=== Data shown ===

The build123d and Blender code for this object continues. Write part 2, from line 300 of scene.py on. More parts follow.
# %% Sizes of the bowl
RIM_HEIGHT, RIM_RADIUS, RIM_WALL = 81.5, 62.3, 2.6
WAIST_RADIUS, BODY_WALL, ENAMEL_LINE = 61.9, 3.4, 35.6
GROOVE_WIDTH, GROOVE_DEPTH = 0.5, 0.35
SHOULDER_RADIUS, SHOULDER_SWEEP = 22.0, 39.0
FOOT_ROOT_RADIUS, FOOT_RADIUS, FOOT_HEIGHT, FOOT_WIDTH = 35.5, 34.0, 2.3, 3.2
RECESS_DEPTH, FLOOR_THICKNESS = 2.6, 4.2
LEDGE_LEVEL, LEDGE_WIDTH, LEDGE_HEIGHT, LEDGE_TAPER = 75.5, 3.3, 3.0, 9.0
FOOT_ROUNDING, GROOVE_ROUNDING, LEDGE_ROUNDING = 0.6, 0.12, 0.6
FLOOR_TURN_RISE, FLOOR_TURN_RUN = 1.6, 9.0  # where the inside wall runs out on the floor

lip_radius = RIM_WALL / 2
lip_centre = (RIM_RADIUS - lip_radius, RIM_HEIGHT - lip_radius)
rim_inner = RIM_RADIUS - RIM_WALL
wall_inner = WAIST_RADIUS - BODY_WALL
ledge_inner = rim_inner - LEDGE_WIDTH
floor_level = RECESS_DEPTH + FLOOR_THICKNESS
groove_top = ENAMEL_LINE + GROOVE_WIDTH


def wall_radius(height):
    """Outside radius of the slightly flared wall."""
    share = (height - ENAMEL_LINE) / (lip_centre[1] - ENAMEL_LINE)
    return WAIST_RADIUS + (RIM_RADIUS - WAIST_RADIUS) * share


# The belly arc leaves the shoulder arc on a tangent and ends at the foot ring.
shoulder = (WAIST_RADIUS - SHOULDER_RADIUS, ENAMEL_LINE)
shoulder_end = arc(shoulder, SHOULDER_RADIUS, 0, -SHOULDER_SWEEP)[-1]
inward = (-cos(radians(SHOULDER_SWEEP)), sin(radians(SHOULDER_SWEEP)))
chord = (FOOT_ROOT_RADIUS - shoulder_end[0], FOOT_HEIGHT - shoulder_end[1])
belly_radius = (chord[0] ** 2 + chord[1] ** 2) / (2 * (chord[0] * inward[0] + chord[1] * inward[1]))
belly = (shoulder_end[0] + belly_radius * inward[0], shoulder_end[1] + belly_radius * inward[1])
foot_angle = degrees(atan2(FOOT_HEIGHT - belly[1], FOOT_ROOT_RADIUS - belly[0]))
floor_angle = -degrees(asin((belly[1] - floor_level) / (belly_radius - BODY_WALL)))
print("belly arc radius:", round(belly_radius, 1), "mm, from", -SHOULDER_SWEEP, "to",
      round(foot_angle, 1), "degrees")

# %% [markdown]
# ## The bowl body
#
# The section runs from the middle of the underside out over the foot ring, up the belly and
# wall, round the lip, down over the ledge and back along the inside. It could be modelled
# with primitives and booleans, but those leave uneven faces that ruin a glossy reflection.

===

(Problem to work on)
Set every line of the listing down word for word.

(Finished task)
The build123d and Blender code for this object continues. Write part 2, from line 300 of scene.py on. More parts follow.
# %% Sizes of the bowl
RIM_HEIGHT, RIM_RADIUS, RIM_WALL = 81.5, 62.3, 2.6
WAIST_RADIUS, BODY_WALL, ENAMEL_LINE = 61.9, 3.4, 35.6
GROOVE_WIDTH, GROOVE_DEPTH = 0.5, 0.35
SHOULDER_RADIUS, SHOULDER_SWEEP = 22.0, 39.0
FOOT_ROOT_RADIUS, FOOT_RADIUS, FOOT_HEIGHT, FOOT_WIDTH = 35.5, 34.0, 2.3, 3.2
RECESS_DEPTH, FLOOR_THICKNESS = 2.6, 4.2
LEDGE_LEVEL, LEDGE_WIDTH, LEDGE_HEIGHT, LEDGE_TAPER = 75.5, 3.3, 3.0, 9.0
FOOT_ROUNDING, GROOVE_ROUNDING, LEDGE_ROUNDING = 0.6, 0.12, 0.6
FLOOR_TURN_RISE, FLOOR_TURN_RUN = 1.6, 9.0  # where the inside wall runs out on the floor

lip_radius = RIM_WALL / 2
lip_centre = (RIM_RADIUS - lip_radius, RIM_HEIGHT - lip_radius)
rim_inner = RIM_RADIUS - RIM_WALL
wall_inner = WAIST_RADIUS - BODY_WALL
ledge_inner = rim_inner - LEDGE_WIDTH
floor_level = RECESS_DEPTH + FLOOR_THICKNESS
groove_top = ENAMEL_LINE + GROOVE_WIDTH


def wall_radius(height):
    """Outside radius of the slightly flared wall."""
    share = (height - ENAMEL_LINE) / (lip_centre[1] - ENAMEL_LINE)
    return WAIST_RADIUS + (RIM_RADIUS - WAIST_RADIUS) * share


# The belly arc leaves the shoulder arc on a tangent and ends at the foot ring.
shoulder = (WAIST_RADIUS - SHOULDER_RADIUS, ENAMEL_LINE)
shoulder_end = arc(shoulder, SHOULDER_RADIUS, 0, -SHOULDER_SWEEP)[-1]
inward = (-cos(radians(SHOULDER_SWEEP)), sin(radians(SHOULDER_SWEEP)))
chord = (FOOT_ROOT_RADIUS - shoulder_end[0], FOOT_HEIGHT - shoulder_end[1])
belly_radius = (chord[0] ** 2 + chord[1] ** 2) / (2 * (chord[0] * inward[0] + chord[1] * inward[1]))
belly = (shoulder_end[0] + belly_radius * inward[0], shoulder_end[1] + belly_radius * inward[1])
foot_angle = degrees(atan2(FOOT_HEIGHT - belly[1], FOOT_ROOT_RADIUS - belly[0]))
floor_angle = -degrees(asin((belly[1] - floor_level) / (belly_radius - BODY_WALL)))
print("belly arc radius:", round(belly_radius, 1), "mm, from", -SHOULDER_SWEEP, "to",
      round(foot_angle, 1), "degrees")

# %% [markdown]
# ## The bowl body
#
# The section runs from the middle of the underside out over the foot ring, up the belly and
# wall, round the lip, down over the ledge and back along the inside. It could be modelled
# with primitives and booleans, but those leave uneven faces that ruin a glossy reflection.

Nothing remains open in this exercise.